Find the Casio EX-F1 at BH Photo and Video below:
I would definitely buy this camera given my current situation: I’m a father of two small, active children, and I work with athletes in all sorts of sports, where I’m constantly analyzing movement mechanics. The amount of information I get from the high speed video alone is more than worth the money. And, watching your kids jump, bound and run around at 300 frames per second is fantastic. The camera also shoots adequate still photos and normal and high speeds. The 12x zoom lens also allows me to zoom in or out while recording standard or high definition video.
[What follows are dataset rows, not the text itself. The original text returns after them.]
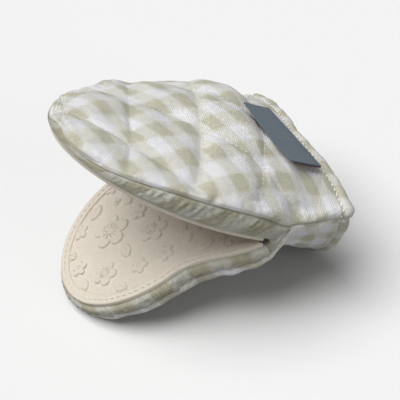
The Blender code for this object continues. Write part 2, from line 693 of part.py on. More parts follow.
def heel(parts, cloth, wadding, lining):
    """Cover, wadding and lining of the heel. The lip is cloth alone, so the thumb's tail can slide in."""
    rows = heel_rows()
    inside = np.array([CUFF_REACH / 2, 0, CUFF_SIDE])
    turned = rows[::-1]
    layers = layers_of(turned, inside, BACK_WADDING, closed_tip=False)
    layers = settle_layers(layers)
    edge, reach = open_edge(layers["cover"][0])
    parts["heel_cover"] = solid_between("heel_cover", *layers["cover"], cloth, closed_tip=False)
    filled = into_hem([side[:HEEL_CUFF_ROWS] for side in layers["wadding"]], edge, reach)
    parts["heel_wadding"] = solid_between("heel_wadding", *filled, wadding, closed_tip=False)
    thin = tuple(side[:HEEL_CUFF_ROWS] for side in layers["lining"])
    parts["heel_lining"] = solid_between("heel_lining", *thin, lining, closed_tip=False)
    return edge, reach


def hem(parts, upper, lower, cloth):
    """The turned hem: a ring of folded cloth round the hand opening, U-shaped in section."""
    path, ahead, inward = [], [], []
    for (edge, reach), flip in ((upper, 1), (lower, -1)):
        normal = np.cross(reach, np.gradient(edge, axis=0))
        normal[-1, 1] = 0
        normal[0, 2] = 0
        normal /= np.linalg.norm(normal, axis=-1, keepdims=True)
        centre = np.array([edge[0, 0], 0, CUFF_SIDE])
        normal *= -np.sign(np.sum(normal * (edge - centre)))
        near = [edge, hem_run(edge, reach), normal]
        half = [np.concatenate([part, (part * (1, -1, 1))[-2::-1]]) for part in near]
        if flip < 0:
            half = [part[::-1][1:-1] for part in half]
        path.append(half[0])
        ahead.append(half[1])
        inward.append(half[2])
    path, ahead, inward = (np.concatenate(part) for part in (path, ahead, inward))
    bend = HEM_ROUND * (1 - math.cos(EIGHTH_TURN))
    leaf = CLOTH
    section = [
        (GAP, 0), (HEM_LENGTH - HEM_ROUND, 0), (HEM_LENGTH - bend, bend), (HEM_LENGTH, HEM_ROUND),
        (HEM_LENGTH, HEM_DEPTH - HEM_ROUND), (HEM_LENGTH - bend, HEM_DEPTH - bend),
        (HEM_LENGTH - HEM_ROUND, HEM_DEPTH), (GAP, HEM_DEPTH),
        (GAP, HEM_DEPTH - leaf), (HEM_LENGTH - HEM_ROUND, HEM_DEPTH - leaf),
        (HEM_LENGTH - leaf, HEM_DEPTH - HEM_ROUND), (HEM_LENGTH - leaf, HEM_ROUND),
        (HEM_LENGTH - HEM_ROUND, leaf), (GAP, leaf),
    ]
    rings = np.stack([path + ahead * a + inward * d for a, d in section], axis=1)
    count, size = rings.shape[:2]
    faces = []
    for i in range(count):
        j = (i + 1) % count
        for k in range(size):
            m = (k + 1) % size
            faces.append((i * size + k, j * size + k, j * size + m, i * size + m))
    parts["cuff_hem"] = solid("cuff_hem", rings.reshape(-1, 3), faces, cloth)


def fold_angles():
    """Where the fold starts and ends, measured round its axis from -X over -Z."""
    start = THUMB_TILT + math.pi / 2 + OPENING + FOLD_ANGLE_GAP
    return start, 3 * math.pi / 2 - FINGER_TILT - FOLD_ANGLE_GAP


def around_fold(angle, radius):
    """Points (x, z) round the fold's axis."""
    return -radius * np.cos(angle), -radius * np.sin(angle)


def fold_cloth_rows(inset):
    """One side of the palm cloth where it turns round the fold, with a cheek that closes the mitt's side.

    The cheek's upper edge follows the heel to the junction, and then the end of the finger palm's wall.
    """
    start, end = fold_angles()
    floor = GRIP_RIM_RISE + GRIP_SHEET + GAP + inset
    foot = floor + TRAY_CORNER
    edge = heel_side()[:HEEL_LIP_ROWS + 1]
    reach = np.hypot(edge[:, 0], edge[:, 2])
    top_x = edge[:, 0] * (1 - SEAM_GAP / reach)
    top_z = edge[:, 2] * (1 - SEAM_GAP / reach)
    end_x, end_z = around_fold(end, foot + GAP)
    onward = np.linspace(0, 1, CHEEK_END_ROWS + 1)[1:]
    top_x = np.concatenate([top_x, top_x[-1] + (end_x - top_x[-1]) * onward])
    top_z = np.concatenate([top_z, top_z[-1] + (end_z - top_z[-1]) * onward])
    angle = np.linspace(start, end, len(top_x))
    side = -(GRIP_HALF_WIDTH + MARGIN + GAP + CLOTH - inset)
    foot_x, foot_z = around_fold(angle, foot)
    floor_x, floor_z = around_fold(angle, floor)
    top = stack(top_x, side, top_z)
    low = stack(foot_x, side, foot_z)
    corner = stack(floor_x, side + TRAY_CORNER, floor_z)
    return np.stack([top, (top + low) / 2, low, corner, stack(floor_x, 0, floor_z)], axis=1)


def fold_strip_rows(depth):
    """One side of a plain strip round the fold, as wide as the finger pocket."""
    angle = np.linspace(*fold_angles(), FOLD_SEGMENTS + 1)
    x, z = around_fold(angle, GRIP_RIM_RISE + GRIP_SHEET + GAP + depth)
    half = GRIP_HALF_WIDTH + MARGIN - CLOTH - SEWN_WADDING - LINING - 3 * GAP
    return np.stack([stack(x, -half, z), stack(x, 0, z)], axis=1)


def fold(parts, cloth, wadding, lining):
    """Palm cloth, wadding and lining where they turn from the upper jaw to the lower one."""
    sides = [fold_cloth_rows(inset) for inset in (0, CLOTH)]
    parts["fold_cloth"] = solid_between("fold_cloth", *sides, cloth, closed_tip=False)
    padded = CLOTH + GAP + PALM_WADDING
    sides = [fold_strip_rows(depth) for depth in (CLOTH + GAP, padded)]
    parts["fold_wadding"] = solid_between("fold_wadding", *sides, wadding, closed_tip=False)
    sides = [fold_strip_rows(depth) for depth in (padded + GAP, padded + GAP + LINING)]
    parts["fold_lining"] = solid_between("fold_lining", *sides, lining, closed_tip=False)


def label(parts, upper, material):
    """A folded ribbon beside the hem. Its object stands at the sewn edge, about which it lifts."""
    edge, reach = upper
    along = np.concatenate([edge, (edge * (1, -1, 1))[-2::-1]])
    step = np.linalg.norm(np.diff(along, axis=0), axis=1)
    travelled = np.concatenate([[0], np.cumsum(step)])
    middle = travelled[-1] / 2
    radius = middle / (math.pi / 2)
    at = middle - LABEL_TURN * radius
    tangent_at = [at - LABEL_LENGTH / 4, at, at + LABEL_LENGTH / 4]
    spots = np.array([[np.interp(t, travelled, along[:, axis]) for axis in range(3)] for t in tangent_at])
    run = Vector(spots[2] - spots[0]).normalized()
    forward = np.concatenate([reach, (reach * (1, -1, 1))[-2::-1]])
    ahead = Vector([np.interp(at, travelled, forward[:, axis]) for axis in range(3)])
    ahead = (ahead - run * ahead.dot(run)).normalized()
    out = run.cross(ahead)
    if out.z < 0:
        out = -out
    seat = Vector(spots[1]) + out * LABEL_LIFT - ahead * (LABEL_FROM_CUFF - HEM_LENGTH)
    slant = math.tan(LABEL_SLANT)
    run, ahead = (run - ahead * slant).normalized(), (ahead + run * slant).normalized()
    ribbon, width = LABEL_RIBBON, LABEL_WIDTH
    slit = GAP
    thick = 2 * ribbon + slit
    section = [
        (0, 0), (width - ribbon, 0), (width, thick / 2), (width - ribbon, thick), (0, thick),
        (0, ribbon + slit), (width - 2 * ribbon, ribbon + slit), (width - 2 * ribbon, ribbon), (0, ribbon),
    ]
    points, faces = [], []
    for end in (-LABEL_LENGTH / 2, LABEL_LENGTH / 2):
        points.extend(run * end - ahead * a + out * h for a, h in section)
    size = len(section)
    faces.append(tuple(range(size)))
    faces.append(tuple(reversed(range(size, 2 * size))))
    for k in range(size):
        m = (k + 1) % size
        faces.append((k, m, size + m, size + k))
    made = solid("label", points, faces, material)
    made.location = seat
    parts["label"] = made
    return seat, run


def main():
    """Builds every piece in the hinge frame, then stands the mitt on z = 0 about the origin."""
    clear_scene()
    gingham = make_material("gingham_cotton", (0.62, 0.62, 0.52), 0.9)
    palm = make_material("palm_cotton", (0.60, 0.60, 0.50), 0.9)
    lining = make_material("lining_cotton", (0.80, 0.78, 0.72), 0.92)
    wadding = make_material("wadding", (0.88, 0.88, 0.86), 0.95)
    silicone = make_material("silicone", (0.62, 0.53, 0.43), 0.55)
    ribbon = make_material("woven_ribbon", (0.07, 0.10, 0.14), 0.8)

    parts = {}
    upper = finger_back(parts, gingham, wadding, lining)
    lower = heel(parts, gingham, wadding, lining)
    hem(parts, upper, lower, gingham)
    thumb_back(parts, gingham, wadding, lining)
    junction_s, _ = FINGER.find(JUNCTION_REACH, JUNCTION_HEIGHT)
    finger_shape = (finger_half_width, finger_seam_height, 0, junction_s, FINGER_GRIP_LENGTH)
    thumb_shape = (thumb_half_width, thumb_seam_height, 0, 0, THUMB_GRIP_LENGTH)
    palm_tray(parts, "finger", FINGER, finger_shape, palm, wadding, lining)
    palm_tray(parts, "thumb", THUMB, thumb_shape, palm, wadding, lining)
    fold(parts, palm, wadding, lining)
    finger_pad = (FINGER, finger_half_width, FINGER_GRIP_LENGTH, FINGER_MOTIF_SHARES)
    thumb_pad = (THUMB, thumb_half_width, THUMB_GRIP_LENGTH, THUMB_MOTIF_SHARES)
    reliefs = [
        grip(parts, "finger_grip", *finger_pad, silicone),
        grip(parts, "thumb_grip", *thumb_pad, silicone),
    ]
    label_seat, label_run = label(parts, upper, ribbon)

    bpy.context.view_layer.update()
    corners = np.array([
        part.matrix_world @ vertex.co for part in parts.values() for vertex in part.data.vertices
    ])
    shift = Vector((-(corners[:, 0].min() + corners[:, 0].max()) / 2, 0, -corners[:, 2].min()))
    stand = bpy.data.objects.new("stand", None)
    hinge = bpy.data.objects.new("thumb_hinge", None)
    for empty in (stand, hinge):
        bpy.context.collection.objects.link(empty)
    stand.location = shift
    hinge.parent = stand
    for name, part in parts.items():
        part.parent = hinge if name.startswith("thumb") else stand
    for relief in reliefs:
        relief.parent = hinge if relief.name.startswith("thumb") else stand
    bpy.context.view_layer.update()
    print("hinge axis at", [round(v, 6) for v in shift], "along Y")
    print("label edge at", [round(v, 6) for v in shift + label_seat])
    print("label edge along", [round(v, 6) for v in label_run])


main()
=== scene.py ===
"""Looks of a pinch mitt: a small padded pot holder that is worn like a puppet.

Every piece is worked out in the hinge frame, where the fold's axis is Y, +X runs to the cuff, -X to the tips
and +Z is up. A jaw's own coordinates are (s, y, n): s along its palm from the fold to the tip, y across, and
n away from the other jaw. Each finished grid is moved once into the row frame, by the hinge's place there.
"""
from __future__ import annotations

import json
import logging
import math
from dataclasses import dataclass, field
from enum import Enum
from typing import Callable, Sequence

import bmesh
import bpy
import numpy as np
from mathutils import Matrix, Vector

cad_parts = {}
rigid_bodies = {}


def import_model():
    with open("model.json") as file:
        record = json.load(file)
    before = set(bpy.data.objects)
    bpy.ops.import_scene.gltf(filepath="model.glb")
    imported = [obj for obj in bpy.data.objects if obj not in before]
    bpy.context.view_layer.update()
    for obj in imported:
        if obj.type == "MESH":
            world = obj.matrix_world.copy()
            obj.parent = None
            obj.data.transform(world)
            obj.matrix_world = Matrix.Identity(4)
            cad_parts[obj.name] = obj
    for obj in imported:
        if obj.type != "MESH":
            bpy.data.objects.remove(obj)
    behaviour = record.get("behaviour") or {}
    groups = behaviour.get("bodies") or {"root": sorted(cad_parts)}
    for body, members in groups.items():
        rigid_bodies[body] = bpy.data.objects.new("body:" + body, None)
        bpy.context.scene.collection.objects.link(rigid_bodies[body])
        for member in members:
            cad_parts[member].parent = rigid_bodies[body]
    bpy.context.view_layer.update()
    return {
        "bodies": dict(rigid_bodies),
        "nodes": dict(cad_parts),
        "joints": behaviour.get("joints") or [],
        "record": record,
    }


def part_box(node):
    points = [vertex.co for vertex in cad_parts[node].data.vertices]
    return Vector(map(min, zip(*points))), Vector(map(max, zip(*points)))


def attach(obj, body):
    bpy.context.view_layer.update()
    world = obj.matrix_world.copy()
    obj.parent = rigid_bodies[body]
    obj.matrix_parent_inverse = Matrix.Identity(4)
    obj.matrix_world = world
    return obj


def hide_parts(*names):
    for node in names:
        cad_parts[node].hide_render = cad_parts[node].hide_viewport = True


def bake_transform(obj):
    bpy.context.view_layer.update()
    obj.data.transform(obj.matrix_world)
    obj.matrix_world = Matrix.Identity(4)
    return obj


LOG = logging.getLogger("mitt")
MM = 0.001
DEG = math.pi / 180
CHECK_PERIOD = 17 * MM


class Body(Enum):
    """The bodies that pieces ride on."""

    FINGERS = "finger_jaw"
    THUMB = "thumb_jaw"
    LABEL = "label_flap"


class Slot(Enum):
    """The record's material slots."""

    GINGHAM = "gingham_cotton"
    PALM = "palm_cotton"
    LINING = "lining_cotton"
    WADDING = "wadding"
    SILICONE = "silicone"
    RIBBON = "woven_ribbon"


def stack(x: np.ndarray | float, y: np.ndarray | float, z: np.ndarray | float) -> np.ndarray:
    """Three coordinates, arrays or numbers, joined in one array of points."""
    return np.stack(np.broadcast_arrays(x, y, z), axis=-1).astype(float)


def ease(t: np.ndarray | float) -> np.ndarray:
    """A smooth step from 0 to 1: 3 t squared minus 2 t cubed, held at both ends."""
    t = np.clip(t, 0, 1)
    return t * t * (3 - 2 * t)


def spaced(start: float, end: float, count: int) -> np.ndarray:
    """Places from start to end whose steps shrink towards the end, where an outline turns round."""
    return start + (end - start) * np.sin(np.linspace(0, math.pi / 2, count))


def unit(v: np.ndarray) -> np.ndarray:
    """Vectors scaled to a length of 1."""
    return v / np.maximum(np.linalg.norm(v, axis=-1, keepdims=True), 1e-12)


def smooth_through(at: np.ndarray, knots: Sequence[float], values: Sequence[float]) -> np.ndarray:
    """A smooth curve through a few named sizes.

    Args:
        at: places to work out.
        knots: places of the named sizes, rising.
        values: the sizes there.

    Returns:
        Cubic pieces whose slopes at the knots are the mean of their neighbours' slopes.
    """
    knots, values = np.asarray(knots, float), np.asarray(values, float)
    slopes = np.gradient(values, knots)
    piece = np.clip(np.searchsorted(knots, at) - 1, 0, len(knots) - 2)
    width = knots[piece + 1] - knots[piece]
    t = np.clip((at - knots[piece]) / width, 0, 1)
    start, finish = slopes[piece] * width, slopes[piece + 1] * width
    return (values[piece] * (2 * t**3 - 3 * t**2 + 1) + start * (t**3 - 2 * t**2 + t)
            + values[piece + 1] * (3 * t**2 - 2 * t**3) + finish * (t**3 - t**2))


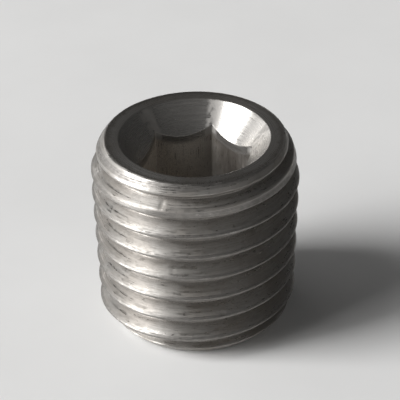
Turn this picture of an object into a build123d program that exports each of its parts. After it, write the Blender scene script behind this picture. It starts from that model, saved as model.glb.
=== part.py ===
from build123d import *
import math
import os

# Threaded plug with a hexagon socket, in millimetres, standing on its small end.
# The origin is the middle of the bottom face and +Z runs up the axis to the socket.

# Body, turned from bar
length = 8.2
large_end_diameter = 8.5
taper_of_diameter = 1 / 16

# Top end: a flat ring round the socket, a narrow rim chamfer and a slower lead-in,
# both by angle from the axis
top_face_diameter = 7.2
rim_chamfer_height = 0.4
rim_chamfer_angle = 37.0
lead_in_angle = 16.0

# Bottom end, with one chamfer up to the crests
bottom_face_diameter = 6.45
bottom_chamfer_angle = 45.0

# Right-hand thread, cut along the taper and out through both ends
pitch = 1.0
flank_angle = 60.0
crest_flat = 0.125
root_flat = 0.125
first_root_depth = 0.57
thread_start_angle = -90.0

# Hexagon socket with a countersink and a drilled end
socket_across_flats = 4.08
socket_depth = 4.2
socket_turn = 12.5
drill_point_angle = 118.0
countersink_diameter = 6.05
countersink_angle = 80.0

# How far a cutting tool runs clear of the metal, and the turns cut past each end
# so that the thread runs out
tool_clearance = 0.05
turns_past_end = 2


def crest_radius(height):
    """Radius over the thread crests at a height above the bottom face."""
    return large_end_diameter / 2 - (length - height) * taper_of_diameter / 2


def slope(angle_from_axis):
    """How much a radius grows for each millimetre along the axis."""
    return math.tan(math.radians(angle_from_axis))


def cone_height(radius, included_angle):
    """Height of a cone of the given base radius and included angle."""
    return radius / slope(included_angle / 2)


def tapered_bar(extra_length):
    """Bar turned to the taper, longer than the plug at both ends."""
    low, high = -extra_length, length + extra_length
    profile = Polyline((0, low), (crest_radius(low), low), (crest_radius(high), high), (0, high), close=True)
    return revolve(make_face(Plane.XZ * profile), Axis.Z)


def thread_groove(turns, start_height):
    """Solid swept by the thread tool along the taper."""
    flank_slope = slope(flank_angle / 2)
    root_half = root_flat / 2
    depth = ((pitch - crest_flat) / 2 - root_half) / flank_slope
    outer_half = root_half + (depth + tool_clearance) * flank_slope
    root = crest_radius(start_height) - depth
    outer = crest_radius(start_height) + tool_clearance
    section = Polyline(
        (root, start_height - root_half),
        (outer, start_height - outer_half),
        (outer, start_height + outer_half),
        (root, start_height + root_half),
        close=True,
    )
    path = Helix(
        pitch=pitch,
        height=turns * pitch,
        radius=root,
        center=(0, 0, start_height),
        cone_angle=math.degrees(math.atan(taper_of_diameter / 2)),
    )
    groove = sweep(make_face(Plane.XZ * section), path=path, is_frenet=True)
    return Rot(0, 0, thread_start_angle) * groove


def threaded_bar():
    """Tapered bar with the thread cut past both ends of the plug."""
    turns = math.ceil(length / pitch) + 2 * turns_past_end
    start_height = length - first_root_depth - (turns - turns_past_end) * pitch
    bar = tapered_bar(2 * turns_past_end * pitch)
    return bar - thread_groove(turns, start_height)


def end_envelope():
    """Solid between the end faces and inside the chamfers, wider than the thread between them."""
    top_radius = top_face_diameter / 2
    rim_radius = top_radius + rim_chamfer_height * slope(rim_chamfer_angle)
    bottom_radius = bottom_face_diameter / 2
    clear_radius = crest_radius(length) + pitch
    rim_height = length - rim_chamfer_height
    lead_in_height = (clear_radius - rim_radius) / slope(lead_in_angle)
    bottom_height = (clear_radius - bottom_radius) / slope(bottom_chamfer_angle)
    profile = Polyline(
        (0, 0),
        (bottom_radius, 0),
        (clear_radius, bottom_height),
        (clear_radius, rim_height - lead_in_height),
        (rim_radius, rim_height),
        (top_radius, length),
        (0, length),
        close=True,
    )
    return revolve(make_face(Plane.XZ * profile), Axis.Z)


def socket_tool():
    """Countersink, hexagon and drill point, as the one solid that is cut out."""
    down = (Align.CENTER, Align.CENTER, Align.MAX)
    lift = tool_clearance
    mouth = countersink_diameter / 2 + lift * slope(countersink_angle / 2)
    sink = Pos(0, 0, lift) * Cone(0, mouth, cone_height(mouth, countersink_angle), align=down)
    hexagon = Rot(0, 0, socket_turn) * RegularPolygon(socket_across_flats / 2, 6, major_radius=False)
    flats = extrude(Pos(0, 0, -socket_depth) * hexagon, socket_depth + lift)
    drill_radius = socket_across_flats / 2
    drill = Cone(0, drill_radius, cone_height(drill_radius, drill_point_angle), align=down)
    return Pos(0, 0, length) * (sink + flats + Pos(0, 0, -socket_depth) * drill)


def threaded_plug():
    """The finished plug, one piece."""
    plug = (threaded_bar() & end_envelope()) - socket_tool()
    plug.label = "plug"
    return plug


os.makedirs("parts", exist_ok=True)
export_step(threaded_plug(), "parts/plug.step")
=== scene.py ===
import math

import bpy
import numpy as np
from mathutils import Matrix, Vector


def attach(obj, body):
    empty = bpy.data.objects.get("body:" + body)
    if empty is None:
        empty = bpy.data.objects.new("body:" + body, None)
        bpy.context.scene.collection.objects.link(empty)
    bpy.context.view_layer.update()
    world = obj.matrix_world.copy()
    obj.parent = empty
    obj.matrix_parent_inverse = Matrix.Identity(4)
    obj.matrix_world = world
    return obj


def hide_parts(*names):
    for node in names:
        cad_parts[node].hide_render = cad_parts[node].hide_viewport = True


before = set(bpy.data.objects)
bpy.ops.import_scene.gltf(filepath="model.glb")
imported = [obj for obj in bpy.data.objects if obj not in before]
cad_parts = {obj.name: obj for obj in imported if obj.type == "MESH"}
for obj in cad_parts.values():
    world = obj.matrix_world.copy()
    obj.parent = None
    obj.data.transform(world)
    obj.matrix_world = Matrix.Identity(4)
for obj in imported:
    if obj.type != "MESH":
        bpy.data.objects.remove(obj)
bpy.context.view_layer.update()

# Sizes of the plug, the same as in the part's source: lengths in millimetres, angles in degrees
LENGTH = 8.2
LARGE_END_DIAMETER = 8.5
TAPER_OF_DIAMETER = 1 / 16
PITCH = 1.0
FLANK_ANGLE = 60.0
CREST_FLAT = 0.125
ROOT_FLAT = 0.125
FIRST_ROOT_DEPTH = 0.57
THREAD_START_ANGLE = -90.0
TOP_FACE_DIAMETER = 7.2
RIM_CHAMFER_HEIGHT = 0.4
RIM_CHAMFER_ANGLE = 37.0
LEAD_IN_ANGLE = 16.0
BOTTOM_FACE_DIAMETER = 6.45
BOTTOM_CHAMFER_ANGLE = 45.0
HEXAGON_SIDES = 6
SOCKET_ACROSS_FLATS = 4.08
SOCKET_DEPTH = 4.2
SOCKET_TURN = 12.5
DRILL_POINT_ANGLE = 118.0
COUNTERSINK_DIAMETER = 6.05
COUNTERSINK_ANGLE = 80.0

# Small roundings that a real tool leaves, in millimetres. One takes up no more than a part
# of each run beside it.
CREST_ROUND = 0.22
ROOT_ROUND = 0.12
EDGE_ROUND = 0.05
RIM_ROUND = 0.08
MOUTH_ROUND = 0.08
HEXAGON_ROUND = 0.08
FLOOR_ROUND = 0.04
DRILL_ROUND = 0.02
MOST_OF_A_RUN = 0.45

# Small dents on the thread: turns round the plug, then millimetres up it, across and deep
NICKS = [
    (-0.305, 7.36, 0.16, 0.05),
    (-0.29, 4.36, 0.10, 0.04),
    (-0.21, 2.28, 0.13, 0.05),
    (-0.12, 5.2, 0.11, 0.04),
    (0.08, 3.4, 0.14, 0.05),
    (0.27, 6.1, 0.12, 0.04),
    (0.41, 1.6, 0.15, 0.05),
]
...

The only downsides of the camera are the low light shooting issues, the video format conversion time (AVCHD format) for editing purposes, and the size of the camera, although the camera really isn’t that heavy at all. One figures that the camera has to be quite large to allow for the zoom capabilities and to allow enough light into the lens for high speed shooting.
As with any time you are choosing a camera to buy, it really depends on your needs, your preferences, and how much you are willing to spend. The good thing is that perhaps Casio has now raised the bar for other manufacturers to provide much more advanced features on their digital still cameras and their camcorders.